Hill International is one of America’s largest construction consultants. As the US continues to grapple with the pandemic, CEO Raouf Ghali talks to David Rogers about the potential impact of the US’s $1.2tn bipartisan infrastructure bill
America’s politicians have finally addressed the issue of crumbling infrastructure. The American Society of Civil Engineers estimates that an extra $3tn needs to be spent over the next 10 years to modernise the country’s transportation, power and water systems, and $1.2tn of that was provided by last November’s Infrastructure Investment and Jobs Act.
Raouf Ghali, chief executive of Hill International, which provides construction and programme management services in the US and around the world, says this is a big turnaround after the Trump administration’s failure to keep its funding promises, which disrupted the infrastructure investment process. By contrast, President Biden’s act has been well received by the industry, which is now waiting to find out how the headline figure will be converted into individual projects.
Raouf Ghali CV
Joined Hill International in 1993
CEO since 2018
President and COO, 2015-2018
President of Hill’s Project Management Group (International), 2005-2015
Senior VP, 2001-2004, and VP, 1993-2001
BS in Business Administration/
Economics, MS in Business Organisational Management from the University of LaVerne
“If the government wants the money to be disbursed quickly, it may be put into extensions and additions to the scope of existing contracts rather than doing whole new procurements,” Ghali says. “But even so we’re not going to really see the money flowing through communities until the latter part of 2022.”
The federal money, which will be increased 20-30% by local governments, will add $284bn to surface transportation spending, of which $110bn will go on roads and bridges, $66bn on rail and $42bn on air and sea ports. Here, Hill stands to benefit from a number of projects, such as its role on the Amtrak Gateway programme to upgrade the US’s busiest rail corridor between Newark in New Jersey and Penn Station in New York City. Ghali adds that aviation is also likely to be a hot sector.
What no one has worked out yet is what happens when this big increase in demand hits longstanding capacity constraints in the labour market and supply chains. As head of a professional services business, Ghali is sanguine about this for now. He says the rash of consolidations in the US consultancy sector had led to cuts in payrolls, which will make recruitment easier than it might have been for the coming year. Beyond 2022, however, even consultancies will have to work harder to staff their new and expanded projects.
Industrial booms while retail falters
The pandemic also brought a sweeping change in construction markets. The shift to home working and online shopping combined to hit the commercial sectors. “Demand for shops and offices has changed tremendously,” Ghali says. “I think there’s going to be a lot of revaluation and repositioning of assets on those two fronts. The Amazons of this world are shooting up and I’ve never seen Fifth Avenue in New York with so many [storefronts] emptied out.”
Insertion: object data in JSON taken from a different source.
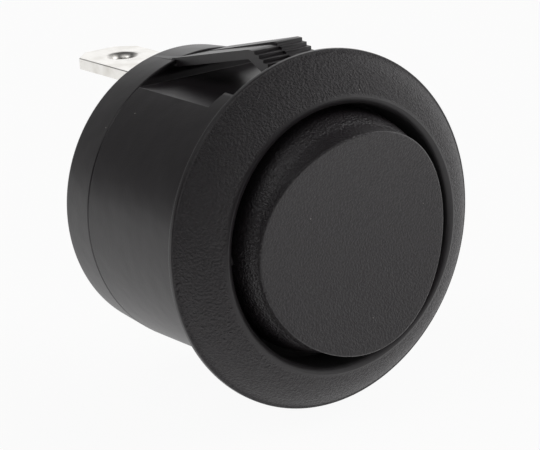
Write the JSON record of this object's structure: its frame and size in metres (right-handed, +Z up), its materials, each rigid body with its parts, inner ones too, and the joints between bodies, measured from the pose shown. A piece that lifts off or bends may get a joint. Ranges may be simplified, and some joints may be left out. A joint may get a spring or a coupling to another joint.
{
  "type": "panel rocker switch",
  "caption": "Round snap-in rocker switch with a concave rocker in a domed bezel, serrated snap arms on the barrel and tab terminals behind.",
  "frame": {"origin": "centre of the bezel's back face, where it seats on the panel, on the barrel's axis", "axes": "+Y along the barrel from the panel towards the terminals, so the user presses the rocker from -Y; +Z up through the snap arm beside the load terminal; +X to the right as the user sees it, along the rocking axis"},
  "size_m": [0.023, 0.0299, 0.023],
  "materials": {
    "housing_nylon": "black moulded nylon, spark-textured bezel face, smooth barrel",
    "rocker_nylon": "black moulded nylon, fine satin face",
    "plunger_acetal": "natural moulded acetal",
    "spring_steel": "drawn spring wire",
    "contact_copper": "stamped copper alloy",
    "contact_silver": "silver alloy rivet",
    "terminal_brass": "brass, stamped and bright tin plated"
  },
  "bodies": {
    "housing": {"housing": "housing_nylon", "common_terminal": "terminal_brass", "load_terminal": "terminal_brass", "fixed_contact": "contact_silver"},
    "rocker": {"rocker": "rocker_nylon", "plunger_spring": "spring_steel"},
    "plunger": {"plunger": "plunger_acetal"},
    "seesaw": {"seesaw": "contact_copper", "moving_contact": "contact_silver"}
  },
  "joints": [
    {"name": "rocker_tilt", "type": "hinge", "parent": "housing", "child": "rocker", "pos_m": [0, -0.0011, 0], "axis": [1, 0, 0], "range_deg": [-5, 0]},
    {"name": "seesaw_tilt", "type": "hinge", "parent": "housing", "child": "seesaw", "pos_m": [0, 0.01058, 0], "axis": [1, 0, 0], "range_deg": [0, 16]},
    {"name": "plunger_slide", "type": "slide", "parent": "rocker", "child": "plunger", "axis": [0, 0.999, 0.0436], "range_m": [-0.0006, 0], "stiffness_N_per_m": 400, "springref_m": 0.003, "deforming": ["plunger_spring"]}
  ],
  "couplings": [
    {"joint": "seesaw_tilt", "follows": "rocker_tilt", "ratio": -3.2}
  ]
}
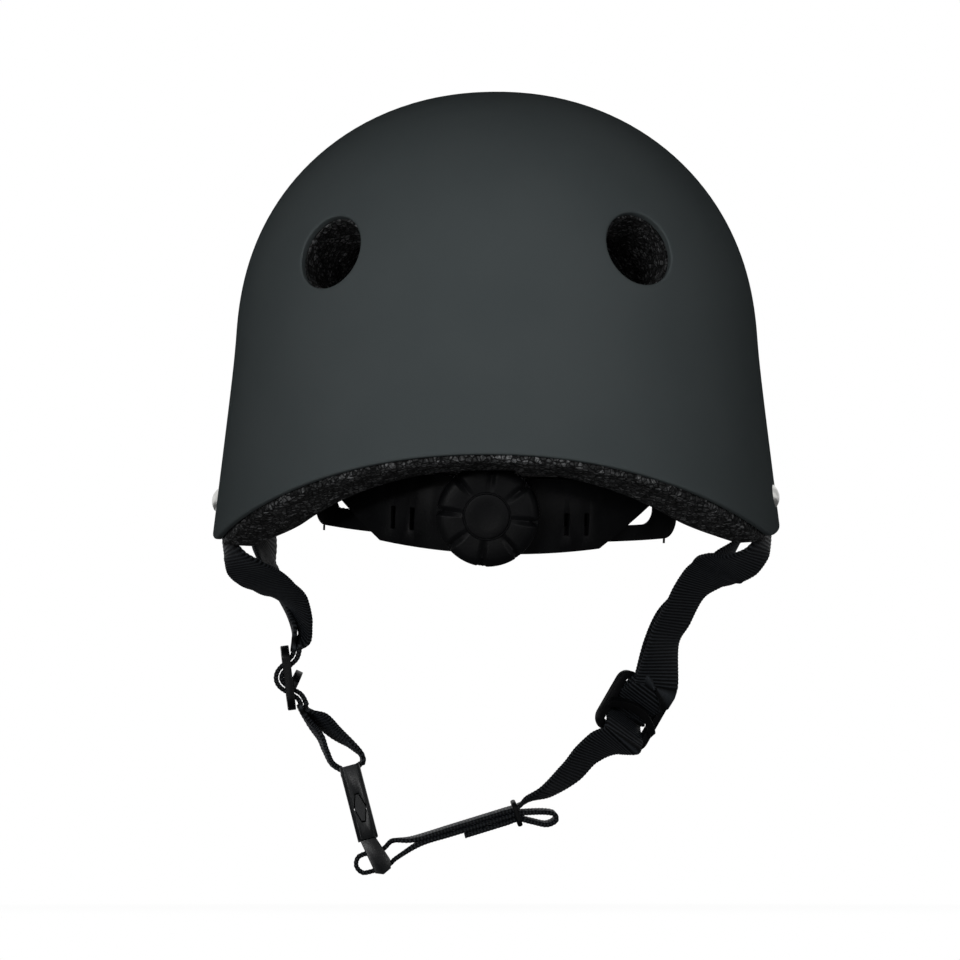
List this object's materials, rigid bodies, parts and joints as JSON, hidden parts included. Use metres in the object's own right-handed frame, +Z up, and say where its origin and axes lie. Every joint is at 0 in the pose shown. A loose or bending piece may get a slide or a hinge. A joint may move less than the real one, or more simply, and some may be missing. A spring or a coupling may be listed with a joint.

By contrast, the industrial sector enjoyed rapid growth, and companies that were alive to market shifts were best able to weather the pandemic. “As far as design engineering and project management goes, the architectural engineers that were fast on their feet really benefited. They had staff working from home and overheads were way lower and the nimble ones went to the industrial sector and performed well and actually made up a lot of the losses,” Ghali says.
One of which turned out to be Hill. “We were fortunate enough to have most of our projects deemed necessary construction, so we didn’t have a lot of stoppages. We had probably 8-10% of our workforce being furloughed. With exception of industrial, new procurement was non-existent in 2020 and we suffered headwinds in the first two quarters of 2021, then we saw a lot of activity.”
Hill reported year-on-year increases of 34% in operating profit and 60% in net income for its third quarter, the result of wins on the Metro Gold Line project in southern California, a rail project in Kosovo and airport deals in Miami and Hill’s home town of Philadelphia.
Happy at home, but…
The pandemic prompted a shift to home working, which taught Hill two lessons, Ghali says. One is that people generally are just as efficient working from home and are happier being in control of some of their time. Balancing that is the importance of face-to-face interactions to nurture esprit de corps.
“In the long term, I think we’re going to save some money on our office real estate, but we need the people who go out there [to] say ‘we are here, we are the best, we can do this’, and they need to know that the people back in the office have their back. If they never see them, they’re going to lose that feeling.”